Source: http://store.fantasyflightgames.com/productdetails.cfm?SKU=DW06

Looks sexy.


----------



## scscofield (May 23, 2011)

The system just plays really clunky for my group of players, we tend to prefer Dark Heresy.


----------



## Wusword77 (Aug 11, 2008)

But it's the same system :scratchhead:


----------



## Katie Drake (Nov 28, 2007)

Wusword77 said:


> But it's the same system :scratchhead:


I was about to say the same thing.

There are definitely more special rules to keep track of in Deathwatch just due to the sheer number of abilities Astartes have and how deadly their enemies need to be in order for them to be challenging, but the core mechanics are essentially identical with a few exceptions (like psychic powers).

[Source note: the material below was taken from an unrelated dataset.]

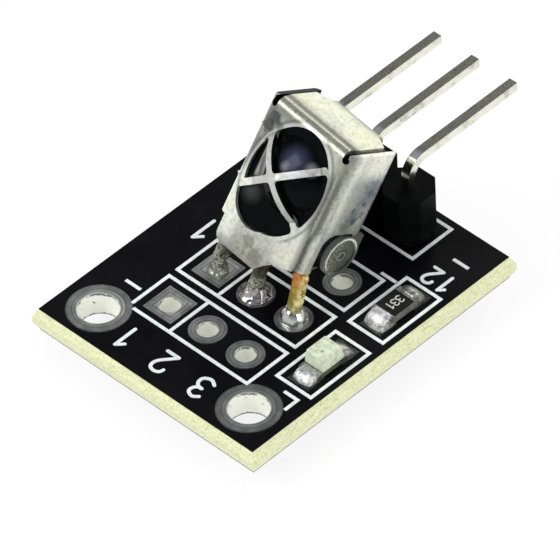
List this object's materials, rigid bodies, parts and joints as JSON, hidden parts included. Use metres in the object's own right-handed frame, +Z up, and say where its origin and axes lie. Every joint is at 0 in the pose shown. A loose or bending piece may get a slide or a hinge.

Either way, I can't wait to get my mitts on this book. I just recently got a copy of Daemon Hunter and I'm rather pleased, so let's hope FFG can do the line justice with its latest addition.


----------



## Achaylus72 (Apr 30, 2011)

I have used Achaylus (Pronounced Achilus) for several years for my username and my Chaos Space Marines Army "Sons of Achaylus" and all of a sudden this Title springs up out of the blue.

I had checked extensively the name Achaylus and all its forms and found none, so it leaves me to believe that someone connected to the game has spotted my username and basically pinched it for themselves.

There are no coincidences.


----------



## scscofield (May 23, 2011)

The group of players I have prefer the low end spectrum of Heresy, under level 5. They like the fact that if they try to go toe to toe with something it will most likely eat them and requires an indirect approach. The power level of the DW is a bit extreme for their tastes. They also feel it is more hack and slash than DH. I think this is mainly due to the whole Horde mechanic of the system. 
I tried to argue that DW could be rp heavy also but the general attitude of the group is 'They are marines, they have no depth.' :: shrugs :: One of the key things to do when running a game is to listen to the players and make it fun for them, so its too clunky for my group


----------



## Luisjoey (Dec 3, 2010)

More material... great! 

i do think the system in deathwatch is pretty harsh to handle, dark heresy is lower level and feels right but Deathwatch is too epic


----------